Requirements: Search the material below for the word "JSON". Copy every line that has it.

(Records that describe objects)
════════════════════
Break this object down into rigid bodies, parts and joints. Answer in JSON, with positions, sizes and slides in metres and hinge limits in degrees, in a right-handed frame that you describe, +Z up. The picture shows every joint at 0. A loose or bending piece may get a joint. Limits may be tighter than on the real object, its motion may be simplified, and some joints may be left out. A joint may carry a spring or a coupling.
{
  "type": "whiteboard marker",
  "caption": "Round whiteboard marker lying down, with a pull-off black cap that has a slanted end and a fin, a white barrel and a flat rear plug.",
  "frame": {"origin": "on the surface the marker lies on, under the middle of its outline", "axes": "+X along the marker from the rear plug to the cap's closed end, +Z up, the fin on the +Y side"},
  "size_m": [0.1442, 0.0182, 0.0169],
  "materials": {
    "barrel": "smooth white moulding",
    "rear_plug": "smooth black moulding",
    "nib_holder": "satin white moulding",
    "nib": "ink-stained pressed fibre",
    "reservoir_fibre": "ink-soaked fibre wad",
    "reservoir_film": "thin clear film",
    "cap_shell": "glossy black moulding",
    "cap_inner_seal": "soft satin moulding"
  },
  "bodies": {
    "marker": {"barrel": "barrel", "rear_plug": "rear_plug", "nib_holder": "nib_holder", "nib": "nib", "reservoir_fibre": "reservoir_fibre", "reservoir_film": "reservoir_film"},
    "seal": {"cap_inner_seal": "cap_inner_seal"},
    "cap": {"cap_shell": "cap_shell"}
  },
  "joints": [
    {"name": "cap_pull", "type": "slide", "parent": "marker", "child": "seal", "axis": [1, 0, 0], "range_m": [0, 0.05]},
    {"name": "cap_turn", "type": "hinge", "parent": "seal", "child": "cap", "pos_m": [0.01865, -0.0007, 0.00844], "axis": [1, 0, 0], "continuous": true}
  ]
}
════════════════════
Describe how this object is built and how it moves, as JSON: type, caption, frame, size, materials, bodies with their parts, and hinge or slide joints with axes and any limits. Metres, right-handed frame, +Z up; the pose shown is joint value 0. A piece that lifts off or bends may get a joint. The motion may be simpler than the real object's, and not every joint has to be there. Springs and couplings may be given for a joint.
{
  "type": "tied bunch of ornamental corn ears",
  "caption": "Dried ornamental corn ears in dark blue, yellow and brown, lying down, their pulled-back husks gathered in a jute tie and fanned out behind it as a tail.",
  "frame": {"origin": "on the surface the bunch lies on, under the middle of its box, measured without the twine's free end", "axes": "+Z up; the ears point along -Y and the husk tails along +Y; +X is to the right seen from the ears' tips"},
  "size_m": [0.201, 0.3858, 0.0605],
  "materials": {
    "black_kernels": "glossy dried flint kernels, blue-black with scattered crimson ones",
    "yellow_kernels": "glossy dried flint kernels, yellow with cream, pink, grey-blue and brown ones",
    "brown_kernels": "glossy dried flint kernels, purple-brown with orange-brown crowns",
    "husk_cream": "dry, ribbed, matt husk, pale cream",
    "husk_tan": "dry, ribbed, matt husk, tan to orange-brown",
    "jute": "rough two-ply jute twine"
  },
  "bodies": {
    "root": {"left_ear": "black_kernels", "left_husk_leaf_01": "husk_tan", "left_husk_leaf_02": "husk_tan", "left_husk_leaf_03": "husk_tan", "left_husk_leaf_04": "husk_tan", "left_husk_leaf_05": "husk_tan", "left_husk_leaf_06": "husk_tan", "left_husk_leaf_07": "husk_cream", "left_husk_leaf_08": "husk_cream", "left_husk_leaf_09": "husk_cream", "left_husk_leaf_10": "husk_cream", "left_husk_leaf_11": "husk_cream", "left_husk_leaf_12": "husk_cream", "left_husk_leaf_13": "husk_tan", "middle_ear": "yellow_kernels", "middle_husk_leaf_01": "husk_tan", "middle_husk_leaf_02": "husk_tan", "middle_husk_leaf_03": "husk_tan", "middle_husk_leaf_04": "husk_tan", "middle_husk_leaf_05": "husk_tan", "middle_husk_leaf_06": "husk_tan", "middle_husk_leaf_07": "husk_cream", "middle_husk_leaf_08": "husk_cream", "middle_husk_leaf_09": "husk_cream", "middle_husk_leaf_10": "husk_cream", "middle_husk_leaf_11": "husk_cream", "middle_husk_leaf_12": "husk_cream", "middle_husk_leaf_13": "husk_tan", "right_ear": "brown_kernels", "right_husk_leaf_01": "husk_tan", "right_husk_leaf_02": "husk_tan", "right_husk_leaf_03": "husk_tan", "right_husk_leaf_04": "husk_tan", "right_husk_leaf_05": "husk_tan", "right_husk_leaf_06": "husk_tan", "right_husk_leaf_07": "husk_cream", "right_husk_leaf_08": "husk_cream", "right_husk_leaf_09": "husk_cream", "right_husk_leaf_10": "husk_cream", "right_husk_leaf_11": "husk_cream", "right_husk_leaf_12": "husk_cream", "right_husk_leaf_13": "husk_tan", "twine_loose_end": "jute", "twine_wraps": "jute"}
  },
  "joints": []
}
════════════════════
Right answer:
Break this object down into rigid bodies, parts and joints. Answer in JSON, with positions, sizes and slides in metres and hinge limits in degrees, in a right-handed frame that you describe, +Z up. The picture shows every joint at 0. A loose or bending piece may get a joint. Limits may be tighter than on the real object, its motion may be simplified, and some joints may be left out. A joint may carry a spring or a coupling.
Describe how this object is built and how it moves, as JSON: type, caption, frame, size, materials, bodies with their parts, and hinge or slide joints with axes and any limits. Metres, right-handed frame, +Z up; the pose shown is joint value 0. A piece that lifts off or bends may get a joint. The motion may be simpler than the real object's, and not every joint has to be there. Springs and couplings may be given for a joint.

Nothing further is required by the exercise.